- _Dataset rows_:

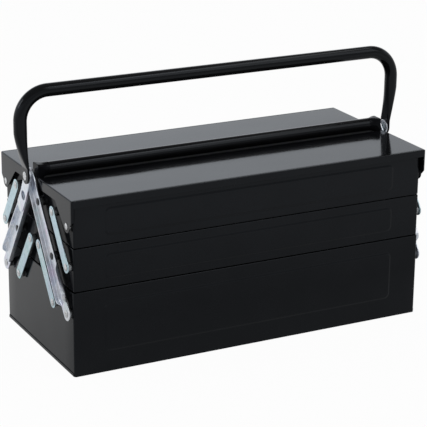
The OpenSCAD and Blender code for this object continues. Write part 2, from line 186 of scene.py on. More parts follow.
def gloss_paint(name, colour, rough, ripple, coat=0.5):
    """Black enamel: slight orange peel and sheet ripple, cloudy polish, dust specks and fine rubs.
    ripple is the ripple's height in metres, and coat is the strength of the mirror reflection."""
    material, tree, shader = nodes_of(name)
    place = node(tree, "ShaderNodeTexCoord").outputs["Object"]
    cloud = noise(tree, place, 22.0, 4.0)
    rubs = noise(tree, stretched(tree, place, (1.0, 6.0, 9.0)), 60.0, 6.0, 0.65)
    dust = ramp(tree, noise(tree, place, 900.0, 2.0), (0.70, 0.0), (0.78, 1.0))
    dark = tuple(0.72 * c for c in colour)
    pale = tuple(1.9 * c + 0.006 for c in colour)
    tone = ramp(tree, cloud, (0.25, dark), (0.75, colour))
    worn = mixed(tree, math(tree, "MULTIPLY", dust, 0.5), tone, (*pale, 1))
    tree.links.new(worn, shader.inputs["Base Color"])
    spread = math(tree, "MULTIPLY_ADD", rubs, 0.10, rough - 0.05)
    tree.links.new(math(tree, "MULTIPLY_ADD", cloud, 0.05, spread), shader.inputs["Roughness"])
    peel = noise(tree, place, 420.0, 2.0)
    swell = noise(tree, place, 9.0, 1.0)
    fine_bump = node(tree, "ShaderNodeBump", {"Height": peel, "Strength": 0.35, "Distance": 0.00002})
    wide_bump = node(tree, "ShaderNodeBump", {"Height": swell, "Strength": 1.0, "Distance": ripple,
                                              "Normal": fine_bump.outputs[0]})
    tree.links.new(wide_bump.outputs[0], shader.inputs["Normal"])
    shader.inputs["Specular IOR Level"].default_value = coat
    shader.inputs["IOR"].default_value = 1.28
    shader.inputs["Specular Tint"].default_value = (0.84, 0.91, 1.0, 1)
    return material


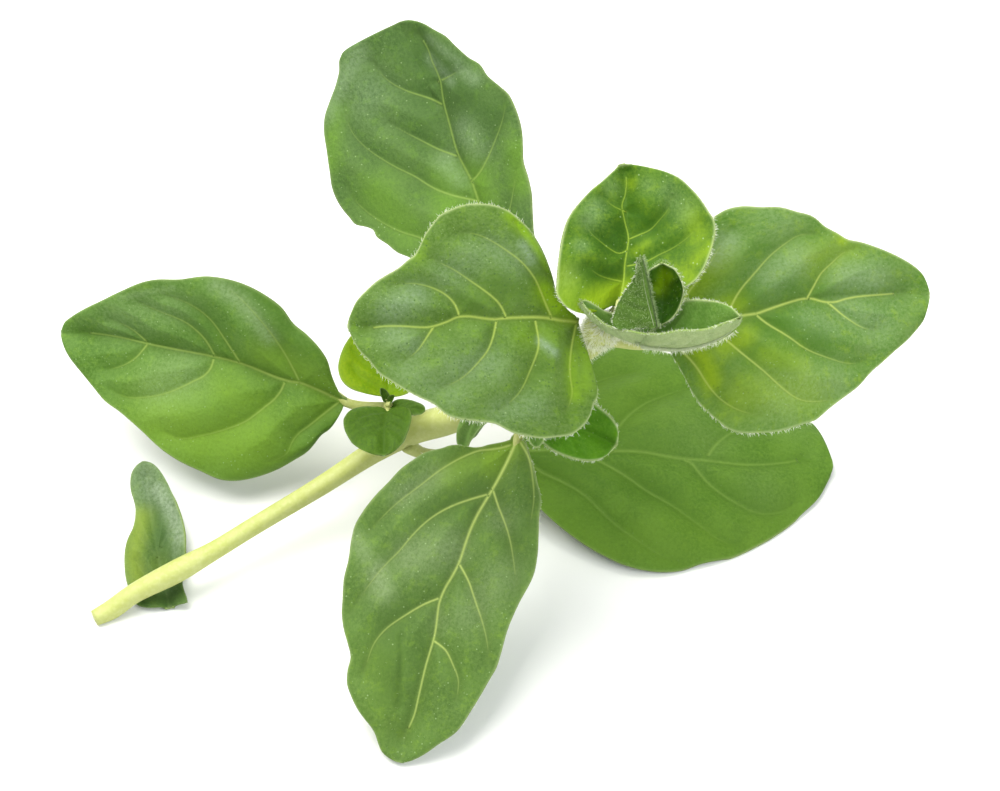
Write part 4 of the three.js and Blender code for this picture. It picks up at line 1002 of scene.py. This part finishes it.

- _Short task_: Repeat the material above in full, exactly as it stands.

- _Output for this task_:
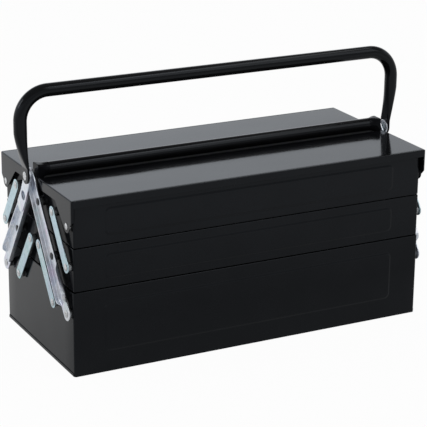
The OpenSCAD and Blender code for this object continues. Write part 2, from line 186 of scene.py on. More parts follow.
def gloss_paint(name, colour, rough, ripple, coat=0.5):
    """Black enamel: slight orange peel and sheet ripple, cloudy polish, dust specks and fine rubs.
    ripple is the ripple's height in metres, and coat is the strength of the mirror reflection."""
    material, tree, shader = nodes_of(name)
    place = node(tree, "ShaderNodeTexCoord").outputs["Object"]
    cloud = noise(tree, place, 22.0, 4.0)
    rubs = noise(tree, stretched(tree, place, (1.0, 6.0, 9.0)), 60.0, 6.0, 0.65)
    dust = ramp(tree, noise(tree, place, 900.0, 2.0), (0.70, 0.0), (0.78, 1.0))
    dark = tuple(0.72 * c for c in colour)
    pale = tuple(1.9 * c + 0.006 for c in colour)
    tone = ramp(tree, cloud, (0.25, dark), (0.75, colour))
    worn = mixed(tree, math(tree, "MULTIPLY", dust, 0.5), tone, (*pale, 1))
    tree.links.new(worn, shader.inputs["Base Color"])
    spread = math(tree, "MULTIPLY_ADD", rubs, 0.10, rough - 0.05)
    tree.links.new(math(tree, "MULTIPLY_ADD", cloud, 0.05, spread), shader.inputs["Roughness"])
    peel = noise(tree, place, 420.0, 2.0)
    swell = noise(tree, place, 9.0, 1.0)
    fine_bump = node(tree, "ShaderNodeBump", {"Height": peel, "Strength": 0.35, "Distance": 0.00002})
    wide_bump = node(tree, "ShaderNodeBump", {"Height": swell, "Strength": 1.0, "Distance": ripple,
                                              "Normal": fine_bump.outputs[0]})
    tree.links.new(wide_bump.outputs[0], shader.inputs["Normal"])
    shader.inputs["Specular IOR Level"].default_value = coat
    shader.inputs["IOR"].default_value = 1.28
    shader.inputs["Specular Tint"].default_value = (0.84, 0.91, 1.0, 1)
    return material


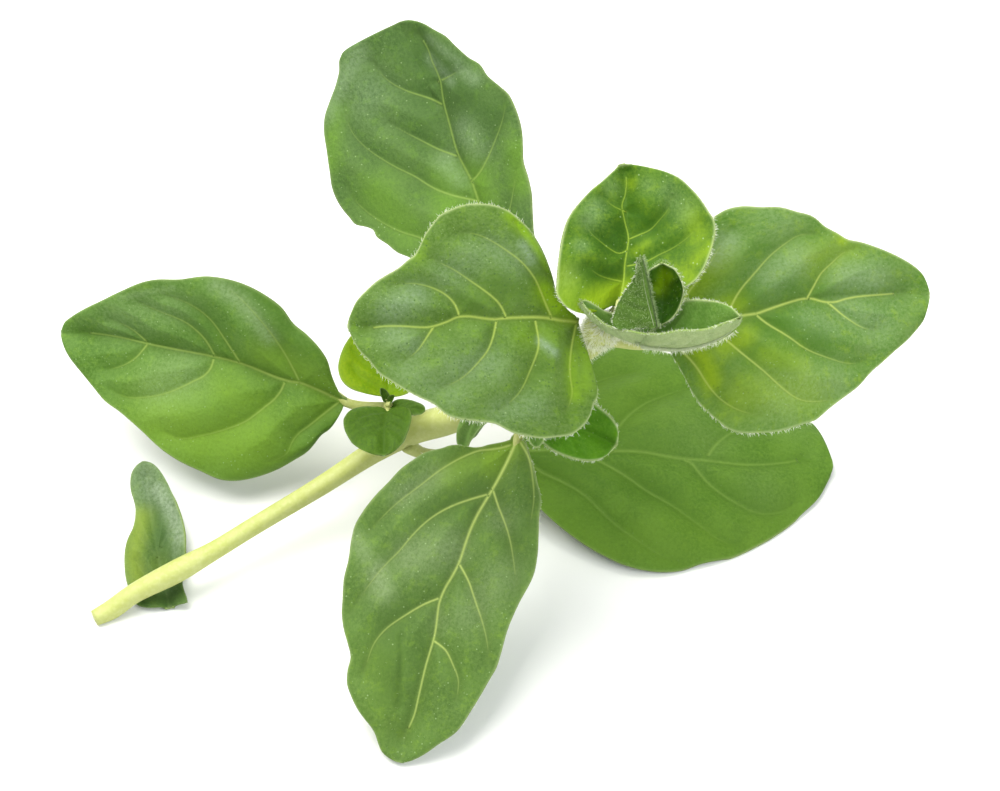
Write part 4 of the three.js and Blender code for this picture. It picks up at line 1002 of scene.py. This part finishes it.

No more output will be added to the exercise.